When one has the opportunity to meet a world figure, even if only very briefly, it becomes an event to be remembered forever, such as when there has been an audience with the Pope. Some call this a flash-bulb experience.

Knowing that I was coming to London, in July, 1942, Ambassador Winant was told by his secretary, Ruth Mary Penfield, that I would be very pleased to meet him. He and Wilder Penfield had been good friends at Princeton, so he was glad to arrange for Ruth Mary to come to London as his secretary, and now that she was there, glad to meet any of her Canadian friends.

A very gracious, friendly man, big and handsome but rather clumsy, Winant had been a close friend of Franklin Roosevelt, and had, in fact, been one of those who had persuaded him to run for another term.

When F.D.R. knew that Britain needed help, but the U.S.A. wasn’t nearly ready to enter World War II, he asked John Winant to accept the Ambassadorship, being the link between him and Churchill. He had been in public office a long time, having been the youngest senator ever elected, then after being elected three times, and being the Director of the International Labour Office and the first Chairman of the Social Security Board, F.D.R. knew that he could handle anything. He arranged all the lend-lease deals including handing over the old destroyers that escorted us across the Atlantic!

Any person interested in Winant’s work should read the fascinating “Letter from Grosvenor Square”, a book that I was fortunate enough to find in a London bookshop. He tells how sad he was to move out of his home for five years in London, spent without serious incident, “except for a bit of shrapnel-shattered glass in one of the bedrooms”. He remembered all the important people he had met in London, and the many military individuals (including, but not naming Ashton Kerr!).

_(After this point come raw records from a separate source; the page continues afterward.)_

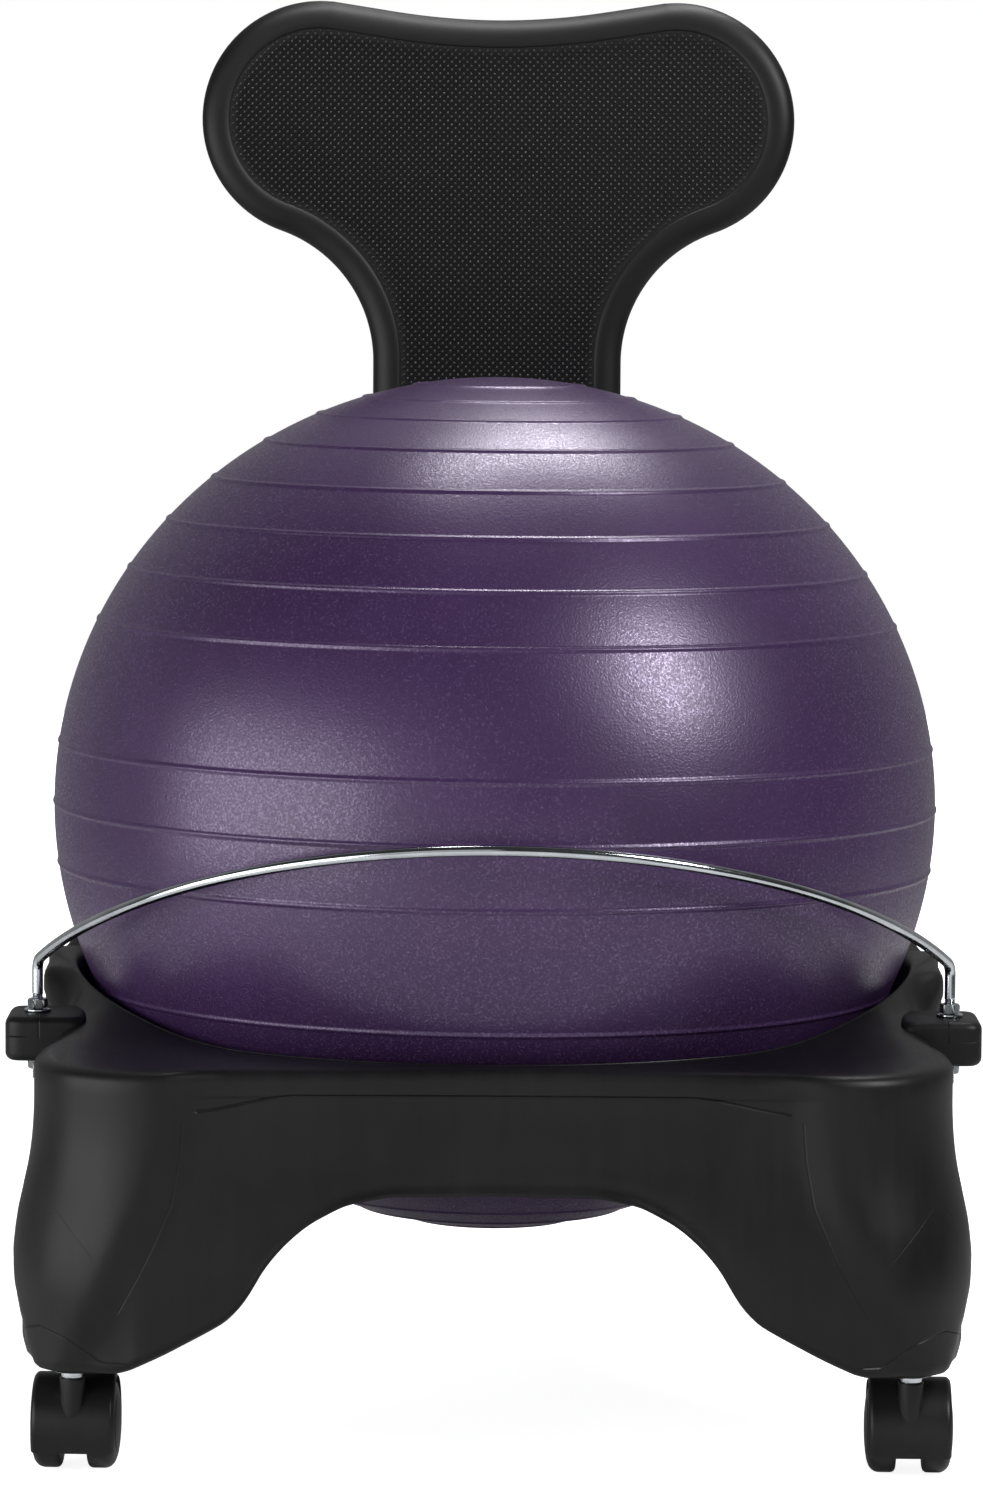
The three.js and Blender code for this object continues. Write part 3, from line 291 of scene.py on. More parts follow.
def backPlasticMaterial(name, v):
    # Dots stand where cos(2 pi x / pitch) * cos(2 pi z / pitch) peaks, on the darker panel inside the border; their
    # tops carry a painted glint, a paler grey
    material, shader, where = nodeMaterial(name, v["border"], 0.45)
    wave = 2 * math.pi / v["dotPitch"]
    places = [addNode(where, "SeparateXYZ", {0: where}, axis) for axis in "XZ"]
    across, up = (mathNode("COSINE", mathNode("MULTIPLY", place, wave)) for place in places)
    peaks = rangeNode(mathNode("MULTIPLY", across, up), *v["dotRange"], 0, 1)
    panel = rangeNode(attributeNode(shader, "panel"), *v["panelRange"], 0, 1)
    dots = mathNode("MULTIPLY", peaks, panel)
    cloud = noiseNode(where, v["cloudScale"], 4, 0.5)
    shade = weighedSum((panel, v["panelShade"]), (dots, 1 - v["panelShade"]))
    # The tops of the dots are painted a paler grey: a painted glint, not the plastic's own colour
    color = colourRamp(shade, (0.0, v["border"]), (v["panelShade"], v["panel"]), (1.0, v["paintedDotGlint"]))
    rough = rangeNode(panel, 0, 1, v["borderRoughness"], v["panelRoughness"])
    rough = mathNode("ADD", rough, mathNode("MULTIPLY", cloud, v["cloudRoughness"]))
    feed(shader, {"Specular IOR Level": v["gloss"], "Base Color": color, "Roughness": rough})
    grain = noiseNode(where, v["grainScale"], 2, 0.5)
    bumpChain(shader, (grain, v["grainDepth"], 0.5), (dots, v["dotRise"], 1.0))
    return material


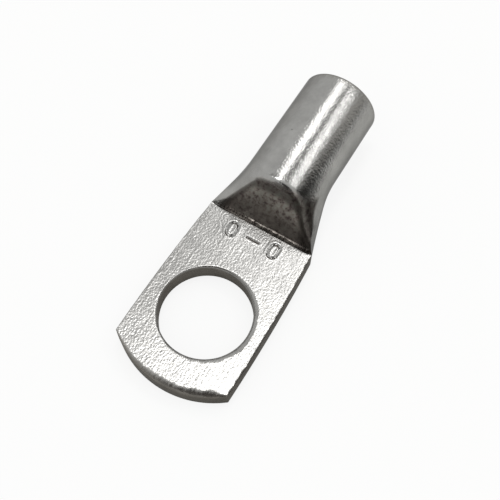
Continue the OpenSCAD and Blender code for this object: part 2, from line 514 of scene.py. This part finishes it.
# shares of the way from the hole to the outline, closer together near the outline
def topShares(start, stop):
    whole = hypot(stop[0] - start[0], stop[1] - start[1])
    near = min(lug["creaseRound"] / whole, lug["closeRows"])
    return ([(1 - near) * i / steps["top"] for i in range(steps["top"])]
            + [1 - near + near * i / steps["topEdge"] for i in range(steps["topEdge"])])


def towards(start, stop, k):
    return start[0] + (stop[0] - start[0]) * k, start[1] + (stop[1] - start[1]) * k


# the flat palm, hole to outline and back underneath, and its neck between the hole and the crease
def palmPatches():
    t = lug["palmThickness"]
    ring = []
    for x, y, nx, ny, width, depth in palmOutline():
        rows, start = holeRows(x, y)
        stop = (x - nx * width, y - ny * width)
        rows += [(*towards(start, stop, k), t, 0.0) for k in topShares(start, stop)]
        for i in range(steps["roll"]):
            a = pi / 2 * i / steps["roll"]
            k = width * sin(a)
            rows.append((stop[0] + nx * k, stop[1] + ny * k, t - depth * (1 - cos(a)), sin(a)))
        rows += [(x, y, (t - depth) * (1 - i / steps["corner"]), 1.0) for i in range(steps["corner"])]
        rows += [(*towards((x, y), rows[0], i / steps["bottom"]), 0.0, 0.0) for i in range(steps["bottom"])]
        ring.append(rows)
    neck = []
    for angle in topAngles():
        stop = lug["creaseX"], creaseY(angle)
        rows, start = holeRows(*stop)
        under = [(*towards(stop, rows[0], i / steps["bottom"]), 0.0, 0.0) for i in range(steps["bottom"])]
        over = []
        for k in topShares(start, stop) + [1.0]:
            x, y = towards(start, stop, k)
            near = ease(lug["creaseX"] - lug["creaseRound"], lug["creaseX"] + lug["creaseRound"], x) * 2
            over.append((x, y, t - creaseDrop(stop[1]) * near, 0.0))
        neck.append(under + rows + over)
    return np.array(ring), np.array(neck)[::-1]


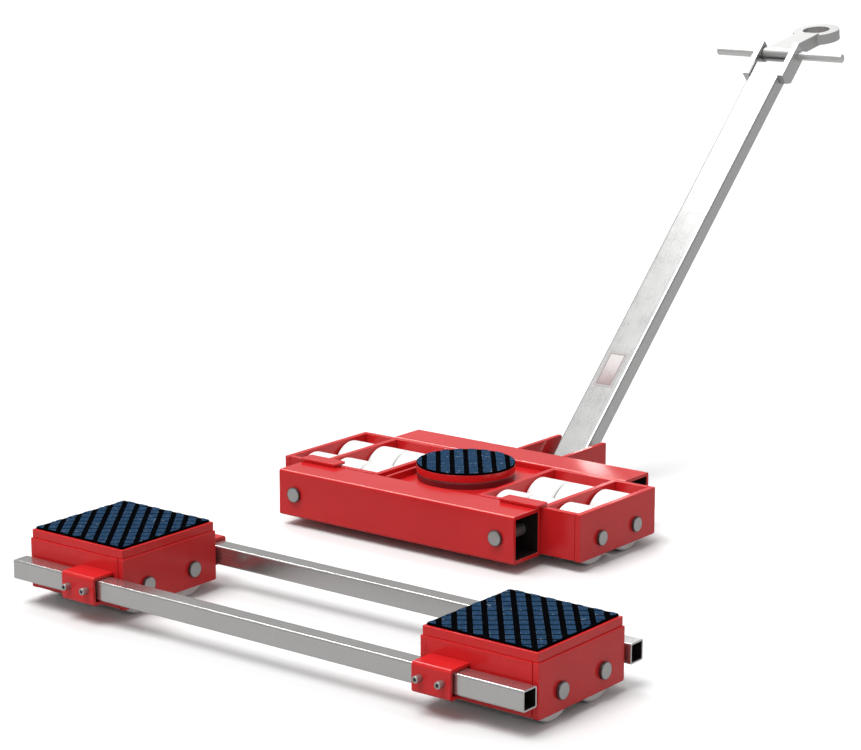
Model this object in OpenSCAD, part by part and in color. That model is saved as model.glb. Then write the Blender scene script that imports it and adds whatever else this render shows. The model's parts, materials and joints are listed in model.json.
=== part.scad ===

This man was so modest, and he was embarrassed by his grand reception in England, having been met at the station by the King, the first time that an ambassador had this honour. Worse than that, the King had him sit on the right, where the senior individual should sit, so he can accept the salutes!  Talking with him, he was so enthusiastic, anxious to know what it was like being a Canadian working with the British, under their command.

It was a great tragedy that John Winant’s last years became unhappy. He had been the United Nations delegate, and quite disappointed the way the U.N. was leaning towards the left. Not many people will remember what was happening in 1947, but he felt that he could no longer work with the U.N. and wanted to become a private citizen at last. Showing signs of depression, he was seen by a psychiatrist, and admitted to Bethesda Hospital. Very unwisely, he was placed on a high floor, the 17th, I think. In any event, he jumped to his death.

What a tragedy, that a man who had done so much for his country and the world, should meet so miserable an end. I shudder when I remember how happy he was when we chatted in the Embassy on Grosvenor Square.